▶ What to produce
What do the lines from the top of the data through the line with "shaft_h = 140; // [139:0.5:150]" say? Quote them exactly and include both ends.
===== Data block =====
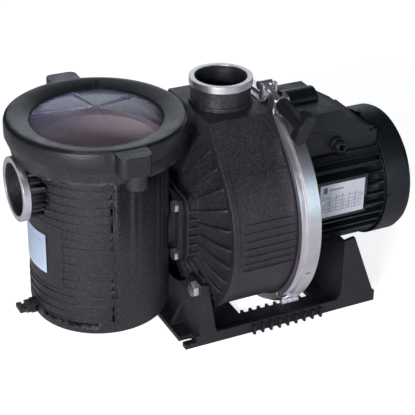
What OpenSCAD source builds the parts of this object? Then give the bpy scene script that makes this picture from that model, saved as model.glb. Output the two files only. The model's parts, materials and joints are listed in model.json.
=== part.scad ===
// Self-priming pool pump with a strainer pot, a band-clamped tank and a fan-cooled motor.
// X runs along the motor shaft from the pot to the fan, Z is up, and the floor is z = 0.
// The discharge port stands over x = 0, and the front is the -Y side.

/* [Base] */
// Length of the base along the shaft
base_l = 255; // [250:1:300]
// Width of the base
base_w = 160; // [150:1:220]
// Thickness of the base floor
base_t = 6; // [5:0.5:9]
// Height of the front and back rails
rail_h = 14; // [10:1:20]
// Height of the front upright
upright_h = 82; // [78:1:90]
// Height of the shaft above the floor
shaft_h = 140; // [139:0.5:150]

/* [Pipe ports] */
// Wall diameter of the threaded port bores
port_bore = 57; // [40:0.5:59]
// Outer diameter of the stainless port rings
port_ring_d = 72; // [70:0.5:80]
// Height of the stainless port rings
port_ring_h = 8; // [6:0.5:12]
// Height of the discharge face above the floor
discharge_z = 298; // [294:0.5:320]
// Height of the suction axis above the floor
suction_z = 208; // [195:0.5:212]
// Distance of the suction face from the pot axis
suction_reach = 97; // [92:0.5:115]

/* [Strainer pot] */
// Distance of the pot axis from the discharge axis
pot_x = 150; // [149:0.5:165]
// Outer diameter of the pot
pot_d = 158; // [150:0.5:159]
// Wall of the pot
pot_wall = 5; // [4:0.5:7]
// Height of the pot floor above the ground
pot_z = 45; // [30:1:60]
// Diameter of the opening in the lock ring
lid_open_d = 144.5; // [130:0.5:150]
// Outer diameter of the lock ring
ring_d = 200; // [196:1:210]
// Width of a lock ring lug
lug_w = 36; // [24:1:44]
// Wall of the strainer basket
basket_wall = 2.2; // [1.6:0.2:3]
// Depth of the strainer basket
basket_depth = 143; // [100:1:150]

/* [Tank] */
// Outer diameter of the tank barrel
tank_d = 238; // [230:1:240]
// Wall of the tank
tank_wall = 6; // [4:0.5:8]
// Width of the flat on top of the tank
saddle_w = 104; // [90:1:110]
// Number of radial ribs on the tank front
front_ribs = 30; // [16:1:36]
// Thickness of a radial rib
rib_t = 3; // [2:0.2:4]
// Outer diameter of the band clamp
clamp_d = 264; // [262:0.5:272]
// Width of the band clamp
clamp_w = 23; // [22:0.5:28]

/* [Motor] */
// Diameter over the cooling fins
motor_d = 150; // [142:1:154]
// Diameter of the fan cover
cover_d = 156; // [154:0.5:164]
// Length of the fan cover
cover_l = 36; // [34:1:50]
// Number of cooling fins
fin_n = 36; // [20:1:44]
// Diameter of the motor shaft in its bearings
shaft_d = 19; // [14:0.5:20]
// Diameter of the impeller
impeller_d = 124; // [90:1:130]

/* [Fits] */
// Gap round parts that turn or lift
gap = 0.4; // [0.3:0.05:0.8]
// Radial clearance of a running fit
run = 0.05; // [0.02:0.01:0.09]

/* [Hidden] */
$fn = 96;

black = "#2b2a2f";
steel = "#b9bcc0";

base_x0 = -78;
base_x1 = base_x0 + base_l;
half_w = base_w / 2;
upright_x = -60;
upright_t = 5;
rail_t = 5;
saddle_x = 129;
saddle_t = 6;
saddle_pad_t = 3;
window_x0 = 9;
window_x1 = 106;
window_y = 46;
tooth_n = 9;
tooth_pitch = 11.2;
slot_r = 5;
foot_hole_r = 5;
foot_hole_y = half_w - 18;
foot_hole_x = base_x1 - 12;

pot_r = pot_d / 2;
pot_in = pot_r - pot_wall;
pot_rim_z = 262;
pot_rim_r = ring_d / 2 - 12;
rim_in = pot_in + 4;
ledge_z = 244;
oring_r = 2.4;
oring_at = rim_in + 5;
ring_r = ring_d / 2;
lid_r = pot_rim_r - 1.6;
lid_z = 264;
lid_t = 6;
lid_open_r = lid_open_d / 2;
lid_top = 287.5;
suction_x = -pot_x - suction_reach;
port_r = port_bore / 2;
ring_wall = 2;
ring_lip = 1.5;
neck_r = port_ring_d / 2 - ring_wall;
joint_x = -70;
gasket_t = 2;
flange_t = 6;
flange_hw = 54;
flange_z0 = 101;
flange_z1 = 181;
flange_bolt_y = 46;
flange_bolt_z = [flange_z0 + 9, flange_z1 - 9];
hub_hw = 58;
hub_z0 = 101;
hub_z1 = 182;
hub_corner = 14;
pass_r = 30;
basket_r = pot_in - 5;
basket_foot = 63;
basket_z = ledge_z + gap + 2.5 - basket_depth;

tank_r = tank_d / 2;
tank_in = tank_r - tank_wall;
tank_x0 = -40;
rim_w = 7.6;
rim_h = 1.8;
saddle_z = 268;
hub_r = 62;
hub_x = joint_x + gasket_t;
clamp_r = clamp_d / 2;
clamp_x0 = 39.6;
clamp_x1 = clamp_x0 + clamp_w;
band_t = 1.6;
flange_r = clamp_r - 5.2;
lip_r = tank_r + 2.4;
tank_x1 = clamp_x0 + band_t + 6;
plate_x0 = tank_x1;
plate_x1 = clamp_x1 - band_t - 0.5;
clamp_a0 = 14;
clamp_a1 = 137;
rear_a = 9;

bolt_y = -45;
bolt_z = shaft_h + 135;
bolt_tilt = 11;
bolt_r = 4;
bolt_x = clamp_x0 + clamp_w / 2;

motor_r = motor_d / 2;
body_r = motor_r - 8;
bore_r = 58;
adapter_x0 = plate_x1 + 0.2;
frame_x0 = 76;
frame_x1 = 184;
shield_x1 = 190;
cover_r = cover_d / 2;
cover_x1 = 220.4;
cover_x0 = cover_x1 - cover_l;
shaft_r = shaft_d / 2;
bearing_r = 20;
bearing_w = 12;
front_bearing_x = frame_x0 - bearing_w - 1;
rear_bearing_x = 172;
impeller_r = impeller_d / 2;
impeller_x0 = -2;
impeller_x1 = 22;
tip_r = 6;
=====
▶ Final result
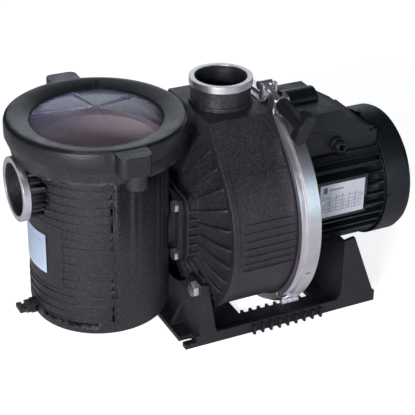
What OpenSCAD source builds the parts of this object? Then give the bpy scene script that makes this picture from that model, saved as model.glb. Output the two files only. The model's parts, materials and joints are listed in model.json.
=== part.scad ===
// Self-priming pool pump with a strainer pot, a band-clamped tank and a fan-cooled motor.
// X runs along the motor shaft from the pot to the fan, Z is up, and the floor is z = 0.
// The discharge port stands over x = 0, and the front is the -Y side.

/* [Base] */
// Length of the base along the shaft
base_l = 255; // [250:1:300]
// Width of the base
base_w = 160; // [150:1:220]
// Thickness of the base floor
base_t = 6; // [5:0.5:9]
// Height of the front and back rails
rail_h = 14; // [10:1:20]
// Height of the front upright
upright_h = 82; // [78:1:90]
// Height of the shaft above the floor
shaft_h = 140; // [139:0.5:150]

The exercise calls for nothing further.